• REQUIREMENT: Print exactly those lines that run from the beginning of the data to the line bearing "return out.reshape(-1, 3).astype(float)", inclusive.

-------------------------

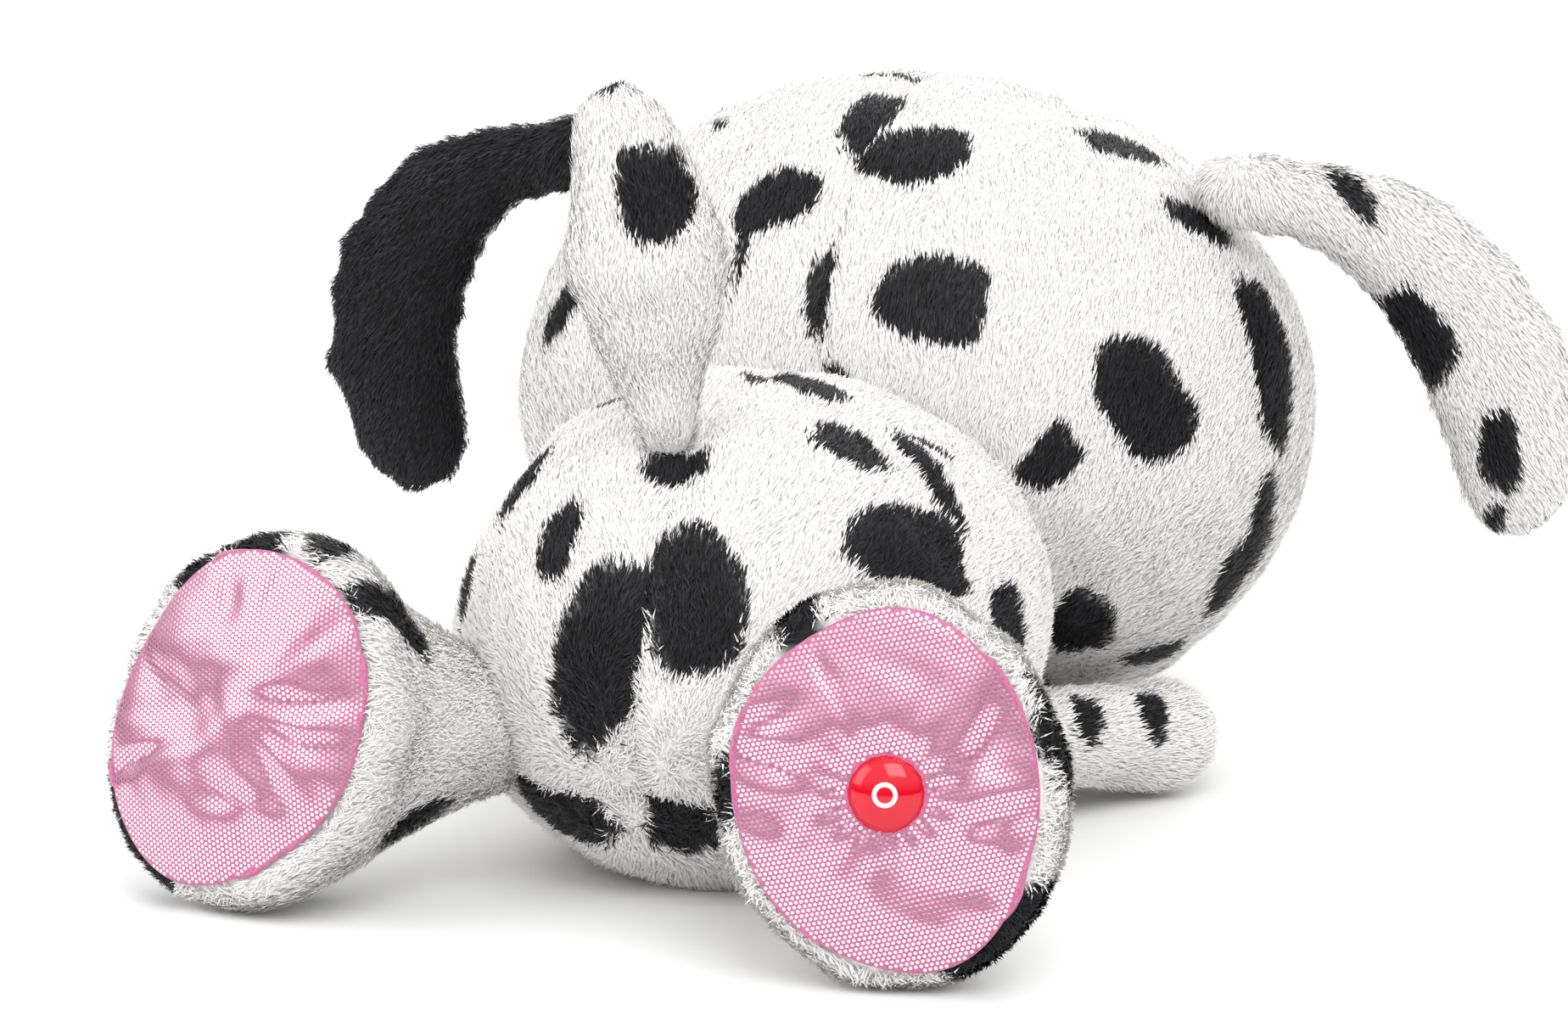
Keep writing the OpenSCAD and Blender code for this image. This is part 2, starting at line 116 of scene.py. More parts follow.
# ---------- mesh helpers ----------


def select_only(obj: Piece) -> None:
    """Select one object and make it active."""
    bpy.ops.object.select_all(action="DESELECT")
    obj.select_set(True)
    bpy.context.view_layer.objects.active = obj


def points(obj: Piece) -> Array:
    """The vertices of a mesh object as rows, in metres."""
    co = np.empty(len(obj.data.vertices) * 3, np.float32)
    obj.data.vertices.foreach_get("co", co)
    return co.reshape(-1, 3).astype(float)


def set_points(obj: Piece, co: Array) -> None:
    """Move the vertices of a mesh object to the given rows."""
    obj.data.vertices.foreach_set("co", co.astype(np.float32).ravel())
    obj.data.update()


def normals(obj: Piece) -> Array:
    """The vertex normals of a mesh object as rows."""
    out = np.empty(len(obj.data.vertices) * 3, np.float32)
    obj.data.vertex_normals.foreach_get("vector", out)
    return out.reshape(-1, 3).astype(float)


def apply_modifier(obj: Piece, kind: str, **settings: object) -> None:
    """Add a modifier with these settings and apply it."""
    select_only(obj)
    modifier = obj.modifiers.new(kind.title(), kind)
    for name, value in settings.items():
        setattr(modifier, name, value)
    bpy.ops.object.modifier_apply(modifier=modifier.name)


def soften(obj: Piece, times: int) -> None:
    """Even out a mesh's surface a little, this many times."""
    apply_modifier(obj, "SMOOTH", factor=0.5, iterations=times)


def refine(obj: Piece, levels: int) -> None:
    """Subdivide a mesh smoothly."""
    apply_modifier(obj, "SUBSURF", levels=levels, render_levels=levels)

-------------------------

• SOLVED EXERCISE:
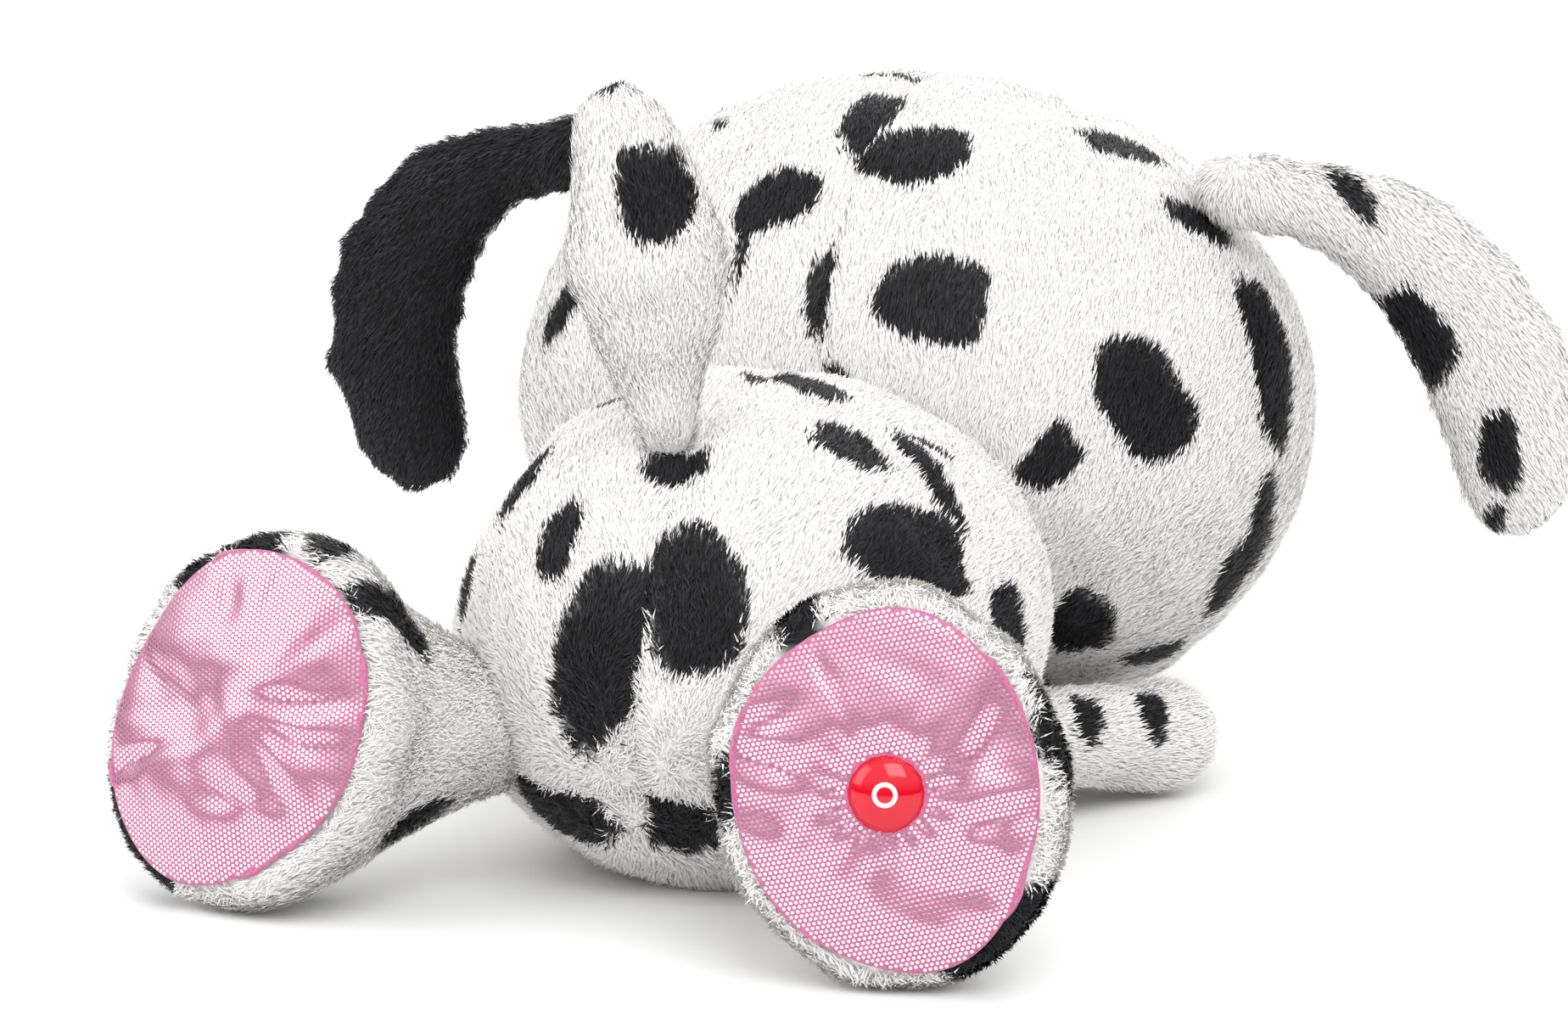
Keep writing the OpenSCAD and Blender code for this image. This is part 2, starting at line 116 of scene.py. More parts follow.
# ---------- mesh helpers ----------


def select_only(obj: Piece) -> None:
    """Select one object and make it active."""
    bpy.ops.object.select_all(action="DESELECT")
    obj.select_set(True)
    bpy.context.view_layer.objects.active = obj


def points(obj: Piece) -> Array:
    """The vertices of a mesh object as rows, in metres."""
    co = np.empty(len(obj.data.vertices) * 3, np.float32)
    obj.data.vertices.foreach_get("co", co)
    return co.reshape(-1, 3).astype(float)


def set_points(obj: Piece, co: Array) -> None:
    """Move the vertices of a mesh object to the given rows."""
    obj.data.vertices.foreach_set("co", co.astype(np.float32).ravel())
    obj.data.update()


def normals(obj: Piece) -> Array:
    """The vertex normals of a mesh object as rows."""
    out = np.empty(len(obj.data.vertices) * 3, np.float32)
    obj.data.vertex_normals.foreach_get("vector", out)
    return out.reshape(-1, 3).astype(float)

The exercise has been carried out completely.